«Долго тянется время в тюрьме, бесконечно долго, его скрашивают только Ваши деловые письма, которые я невольно заучиваю наизусть – так часто их перечитываю. К пасхе Вы явились ко мне снова, как ангел-спаситель, у которого в руках была посылка весом в четыре килограмма. Но зато какая питательная! Меня наказали уменьшенным весом посылки, а Вы восполнили это высокой калорийностью. Благодарю Вас за каждую калорию – большую и маленькую.
По совету тюремного врача я теперь совсем не курю, так что сигарет больше не посылайте. Следовательно, в другой раз вы можете увеличить дозу шоколада. Мы здесь отдаем предпочтение марке «Перуджино». Шоколад, присланный Вами, был опробован в первый же день, и общественное мнение признало его отличным.
Нет меры благодарности за Ваши милосердные заботы. Да благословит Вас небо!
Когда Тамара читала вслух это письмо, Гри-Гри после слов «общественное мнение признает шоколад отличным» тяжело вздохнул:
– Вот-вот, общественное мнение… Ведь все раздает…
– А что же ему делать? Жевать в одиночку? У них в камере коммуна. Итальянцы тоже, наверное, получают посылки и тоже делятся…
– Возможно, – еще раз вздохнул Гри-Гри.
Но пришел день, когда ундервуд был съеден до последней буквы, и Гри-Гри вместе с Тамарой и Джанниной ломали голову над тем, что делать дальше. Кто же станет покупать дорогую шубу в начале лета, когда ей полагается лежать в ломбарде?

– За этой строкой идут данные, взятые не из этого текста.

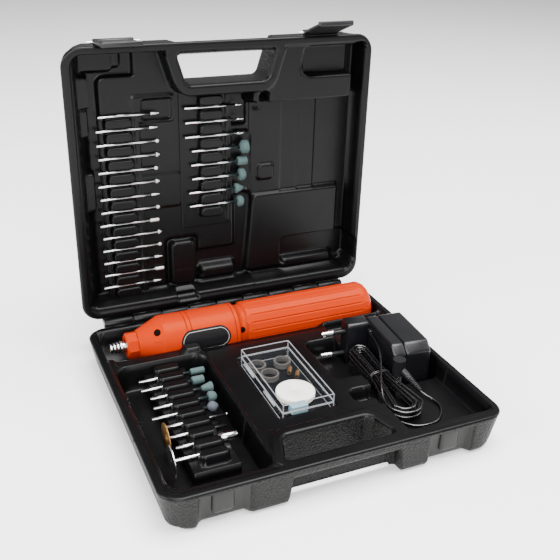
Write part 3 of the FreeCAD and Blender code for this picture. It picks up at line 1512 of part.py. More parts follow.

Тревога увеличилась после того, как узнали, что у Кертнера нет денег даже на лекарства. За последнее время он несколько раз побывал в карцере, в том числе – строгом, что для его легких очень опасно.
Джаннина, наученная Тамарой, в завуалированной форме попросила Кертнера вести себя более покладисто. Составляя письмо, Тамара пыталась перевести на итальянский русское выражение «не лезть на рожон», но так и не смогла это сделать.
Гри-Гри извелся в поисках возможности помочь Этьену. Но придумать что-нибудь дельное не удавалось.
И тогда Джаннина предложила – она переведет в тюремную лавку те 200 лир, которые получила как «маленькую компенсацию за большие беспокойства».
Конечно, здесь был риск, она могла вызвать подозрение у цензора – агента полиции, следящего за их перепиской. Но Джаннина рискнула, и через несколько дней капо гвардиа сообщал заключенному 2722, что на его лицевой счет поступили 200 лир из какой-то торговой конторы в Милане.
66
Кертнер больше, чем его товарищи по камере, страдал от холода. Как бы согреться? Ах, если бы он мог надеть вторую пару шерстяных носков, если бы в камере волшебно появилась жаровня с углями. В холодные дни осени и зимы он часто вспоминал свою миланскую контору; там у его письменного стола – батарея центрального отопления. Всего два регистра, но для итальянской зимы хватало. Единственный и скоротечный источник тепла в камере – миска с супом. Можно греть пальцы, держа в руках миску, но чем дольше ты будешь греться, тем скорее остынет суп. Были бы деньги – можно было бы чаще покупать свечи: тоже мерцающий источник тепла. Иногда Бруно удавалось доставать для Кертнера горячую воду из котельной; она не годится для питья, но можно сделать ножную ванночку.
И в самые холодные дни Кертнер занятий не прерывал. Камера № 2 занималась на ходу! Ученики безостановочно ходили вереницей, завернувшись, по примеру учителя, в полосатые серо-коричневые одеяла.
Газетные новости тоже становились темой занятия. Кертнер делал доклады о международном положении, опираясь на те сведения, какие удавалось черпать в воскресных иллюстрированных фашистских газетах, и на сведения, какие просачивались из других камер. Много новостей политического характера сообщали Кертнеру уголовники.
7 июля 1937 года японцы вторглись в Китай. Едва взошло солнце, орды японцев, размахивающих саблями, хлынули через мост Марко Поло и устремились в глубь территории Китая. Все это называлось «китайский инцидент». И Кертнер посвятил ему занятие, поделился своими китайскими впечатлениями.